→ Available data:
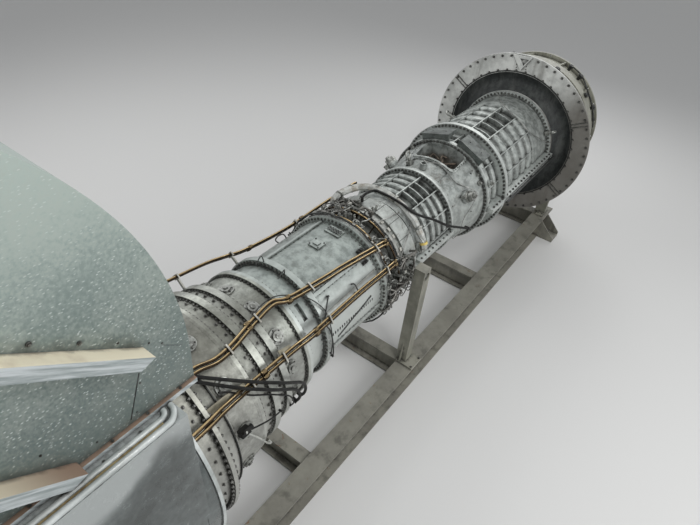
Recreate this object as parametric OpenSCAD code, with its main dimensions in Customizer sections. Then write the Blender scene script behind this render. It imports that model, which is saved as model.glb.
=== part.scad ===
// Two-spool gas turbine with its base frame, inlet housing and exhaust elbow.
// The engine lies along X, its inlet towards +X. Z is up, and the floor is at Z = 0.
// The origin is on the floor, at the middle of the four anchor bolts.

/* [Placing] */
// Height of the engine's axis above the floor
axis_h = 1500; // [1400:10:1700]
// Place of the inlet ring's rear face along the engine
ring_x = 3600; // [3500:10:3700]

/* [Inlet] */
// Outer radius of the inlet ring plate
ring_r = 1100; // [1050:5:1150]
// Share of the space round the front flange that the seal spans inside the ring plate
seal_share = 0.4804; // [0.44:0.0001:0.52]
// Thickness of the inlet ring plate
ring_t = 30; // [20:1:40]
// Length of the ribbed inlet housing
housing_len = 880; // [800:10:1000]
// Radius of the inlet housing at its front end
housing_front_r = 860; // [840:5:880]
// Wall of the inlet housing
housing_wall = 16; // [10:1:20]
// Number of ribs along the inlet housing
housing_ribs = 12; // [8:1:16]
// Radius of the nose bullet where it meets the first blades
hub_r = 300; // [280:5:330]
// Number of inlet guide vanes
vane_count = 24; // [12:1:30]

/* [Compressors] */
// Gap along the engine from the ring's rear face to the front flange
front_gap = 100; // [80:5:140]
// Length of the front compressor casing
lpc_front_len = 1475; // [1400:5:1550]
// Radius of the front compressor casing between its ribs
lpc_r = 570; // [550:5:590]
// Radius of the front flange of the front compressor casing
lpc_flange_r = 640; // [630:2:650]
// Radius of the flange between the two low-pressure casings
lpc_mid_flange_r = 678; // [665:1:700]
// Length of the rear low-pressure casing
lpc_rear_len = 350; // [320:5:400]
// Height of the casting's ribs
rib_h = 32; // [20:1:40]
// Number of ribs along the low-pressure casings
lpc_ribs = 16; // [12:1:20]
// Number of bands round the front compressor casing
lpc_bands = 5; // [4:1:6]
// Length of the intermediate casing
inter_len = 645; // [600:5:700]
// Radius of the front flange of the intermediate casing
inter_flange_r = 611; // [605:1:625]
// Radius of the rear flange of the intermediate casing
hpc_flange_r = 518; // [505:1:535]
// Length of the ribbed high-pressure casing
hpc_len = 700; // [650:5:750]
// Radius of the high-pressure casing between its ribs
hpc_r = 455; // [440:5:470]
// Number of ribs along the high-pressure casing
hpc_ribs = 14; // [10:1:18]
// Number of bands round the high-pressure casing
hpc_bands = 4; // [3:1:5]
// Length of the smooth bleed collar
collar_len = 250; // [220:5:280]

/* [Combustor and turbines] */
// Length of the burner section
burner_len = 370; // [340:5:400]
// Number of burner heads round the engine
burner_count = 16; // [12:1:18]
// Length of the combustor casing
comb_len = 835; // [780:5:880]
// Radius of the combustor casing's skin
comb_r = 520; // [500:5:535]
// Radius of the flanges of the combustor casing
comb_flange_r = 568; // [556:1:585]
// Length of the skirt behind the combustor
skirt_len = 265; // [240:5:290]
// Radius of the flange at the front of the first turbine casing
turb_a_r = 585; // [578:1:600]
// Length of the first turbine casing
turb_a_len = 298; // [280:2:320]
// Radius of the flange at the front of the second turbine casing
turb_b_r = 627; // [615:1:640]
// Length of the second turbine casing
turb_b_len = 160; // [150:2:190]
// Radius of the flange at the front of the third turbine casing
turb_c_r = 662; // [650:1:672]
// Length of the third turbine casing
turb_c_len = 171; // [160:1:190]
// Radius of the flange at the front of the exit cone
turb_d_r = 683; // [676:1:700]
// Length of the exit cone
exit_len = 407; // [380:1:430]
// Radius of the flange at the rear of the exit cone
exit_r = 800; // [780:5:810]
// Thickness of one flange of a pair
flange_t = 28; // [20:1:34]

/* [Exhaust] */
// Radius of the rounded lower part of the exhaust collector
hood_r = 880; // [860:5:900]
// Half of the collector's width at its top
hood_top_half = 800; // [760:5:840]
// Length of the duct above the exhaust collector
hood_len = 1900; // [1700:10:2000]
// How far the collector's front rim stands behind the duct's front wall
hood_setback = 90; // [60:5:120]
// How far the collector's straight-sided box stands behind the duct's front wall
box_setback = 170; // [150:5:200]
// Half of the duct's width
duct_half_w = 660; // [640:5:680]
// Height of the duct's joint above the engine's axis
ledge_h = 1045; // [1000:5:1100]
// Height of the bend's inner corner above the engine's axis
bend_h = 1265; // [1200:5:1300]
// Angle through which the duct leans back
bend_angle = 52; // [45:1:60]
// Length of the straight duct behind the bend
tail_len = 300; // [250:10:400]
// Wall of the exhaust collector and duct
duct_wall = 8; // [5:1:12]
// Width of the flange round the outlet
outlet_flange_w = 70; // [50:5:90]
// Height of the folded strips on the duct's sides
strip_w = 68; // [50:2:90]
// How far the folded strips stand out from the duct's sides
strip_h = 88; // [60:2:110]

/* [Base] */
// Length of the base frame
base_len = 8600; // [8400:50:8800]
// Half of the distance between the two rails
rail_half_gap = 700; // [650:10:750]
// Height of the rails
rail_h = 300; // [260:10:340]
// Width of the rails' flanges
rail_w = 200; // [180:10:240]
// Distance between the anchor bolts along the base
anchor_pitch_x = 8000; // [7800:50:8200]
// Distance between the anchor bolts across the base
anchor_pitch_y = 1800; // [1760:10:1900]
// Radius of the anchor bolt holes
anchor_hole_r = 21; // [18:0.5:24]

/* [Hidden] */

// How finely the round shapes are drawn
round_fn = 96;
seat_fn = 360;
tube_sides = 8;
deg_per_rad = 57.3;

// Stations along the engine, from the inlet to the exhaust
ring_in_r = lpc_flange_r + (ring_r - lpc_flange_r) * seal_share;
front_x = ring_x - front_gap;
mid_x = front_x - lpc_front_len;
inter_x = mid_x - lpc_rear_len;
hpc_x = inter_x - inter_len;
collar_x = hpc_x - hpc_len;
burner_x = collar_x - collar_len;
comb_x = burner_x - burner_len;
skirt_x = comb_x - comb_len;
turb_a_x = skirt_x - skirt_len;
turb_b_x = turb_a_x - turb_a_len;
turb_c_x = turb_b_x - turb_b_len;
exit_x = turb_c_x - turb_c_len;
hood_gap = 90;
exit_end_x = exit_x - exit_len;
hood_x = exit_end_x - hood_gap;
hood_end_x = hood_x - hood_len;
rim_x = hood_x - hood_setback;
box_x = hood_x - box_setback;

// Rolled sections and plates of the base
rail_web = 12;
rail_flange = 18;
cross_w = 140;
saddle_t = 60;
base_plate_t = 20;
rail_seat = rail_half_gap + rail_w / 2;
foot_len = 260;
foot_t = 30;
foot_rib_t = 14;

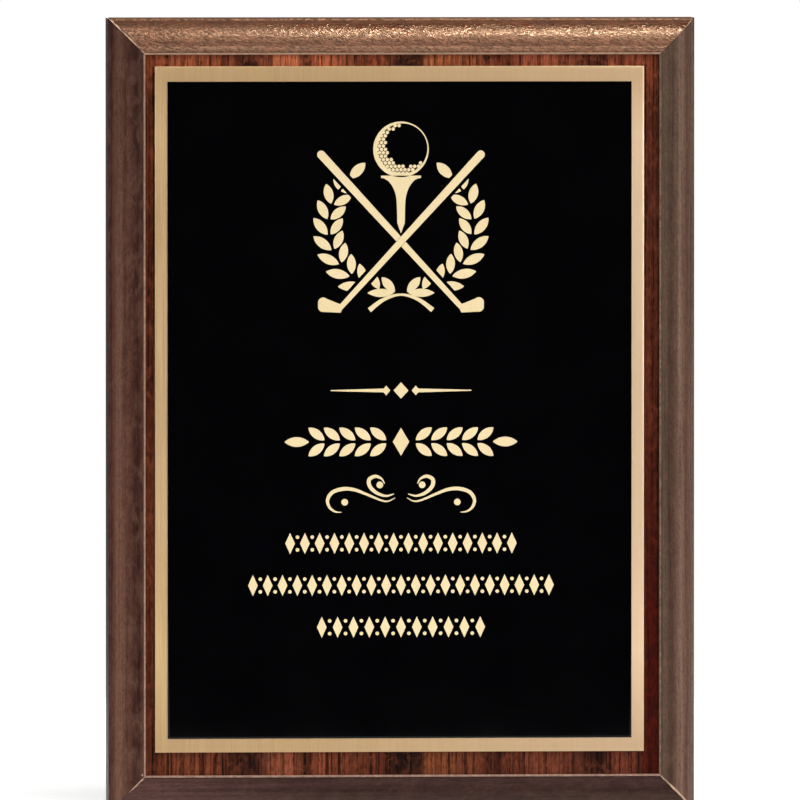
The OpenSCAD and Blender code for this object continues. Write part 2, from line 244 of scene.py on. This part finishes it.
def make_wrap(name, along, outward, half_run, half_rise, ends, material):
    """One length of wrap. `ends` gives, for its two ends, how far each point stops short of the mitre."""
    face = front_line()
    inner = inner_line(face)
    count = len(face)
    points = []
    for side in (face, inner):
        for u, h in side:
            stop = [half_run - (rail_w - u) - short(max(0.0, (rail_w - u) / rail_w)) for short in ends]
            for i in range(LENGTH_STEPS + 1):
                share = i / LENGTH_STEPS
                s = -stop[0] * (1 - share) + stop[1] * share
                points.append(along * s + outward * (half_rise - rail_w + u) + Vector((0, -h, 0)))
    row = LENGTH_STEPS + 1

    def at(side, k, i):
        return (side * count + k) * row + i

    faces = []
    end = LENGTH_STEPS
    for k in range(count - 1):
        for i in range(end):
            faces.append((at(0, k, i), at(0, k, i + 1), at(0, k + 1, i + 1), at(0, k + 1, i)))
            faces.append((at(1, k, i), at(1, k + 1, i), at(1, k + 1, i + 1), at(1, k, i + 1)))
        faces.append((at(0, k, 0), at(0, k + 1, 0), at(1, k + 1, 0), at(1, k, 0)))
        faces.append((at(0, k, end), at(1, k, end), at(1, k + 1, end), at(0, k + 1, end)))
    last = count - 1
    for i in range(end):
        faces.append((at(0, 0, i), at(1, 0, i), at(1, 0, i + 1), at(0, 0, i + 1)))
        faces.append((at(0, last, i), at(0, last, i + 1), at(1, last, i + 1), at(1, last, i)))
    if along.cross(outward).y > 0:      # a mirrored length, whose faces would look inward
        faces = [corners[::-1] for corners in faces]
    piece = make_mesh(name, points, faces, [name.replace("veneer", "rail_wrap")], material)
    travel = [0.0]                      # girth at each point of the face, from the edge at the lip
    for (u0, h0), (u1, h1) in zip(face, face[1:]):
        travel.append(travel[-1] + math.hypot(u1 - u0, h1 - h0))
    layer = piece.data.uv_layers.new(name="girth")
    for loop in piece.data.loops:
        spot = piece.data.vertices[loop.vertex_index].co
        k = (loop.vertex_index // row) % count
        layer.data[loop.index].uv = (spot.dot(along), travel[k])
    return piece


def ragged(base, rough, seed, shape=lambda t: 1.0):
    """The gap at a mitre, as a rule of t, which is 0 at the outer edge and 1 at the face.

    base: the gap in millimetres.  rough: how far it wanders.  shape: its scale along the mitre.
    """
    def stop(t):
        wander = rough * (wave(t * 9, seed) + 0.5 * wave(t * 23, seed + 0.5))
        return MM * max(0.02, (base + wander) * shape(t))
    return stop


def near_lip(t):
    """The scale of a gap that opens only near the lip."""
    return 1 / (1 + math.exp(-14 * (t - 0.62)))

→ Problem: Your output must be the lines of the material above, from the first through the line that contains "four anchor bolts.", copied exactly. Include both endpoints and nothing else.

→ Written reply:
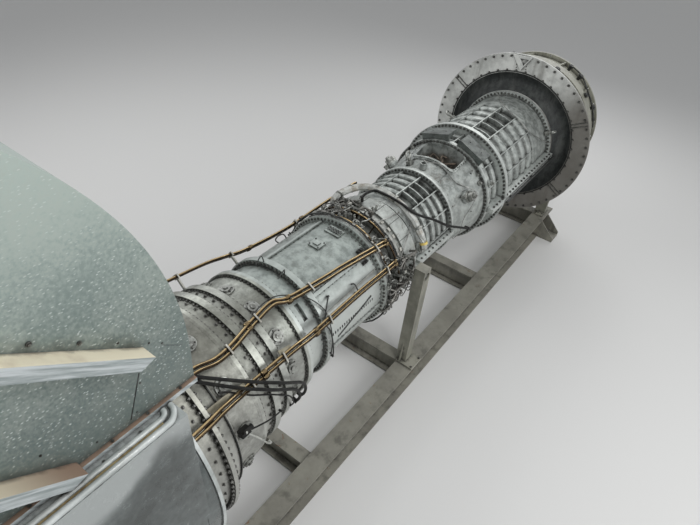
Recreate this object as parametric OpenSCAD code, with its main dimensions in Customizer sections. Then write the Blender scene script behind this render. It imports that model, which is saved as model.glb.
=== part.scad ===
// Two-spool gas turbine with its base frame, inlet housing and exhaust elbow.
// The engine lies along X, its inlet towards +X. Z is up, and the floor is at Z = 0.
// The origin is on the floor, at the middle of the four anchor bolts.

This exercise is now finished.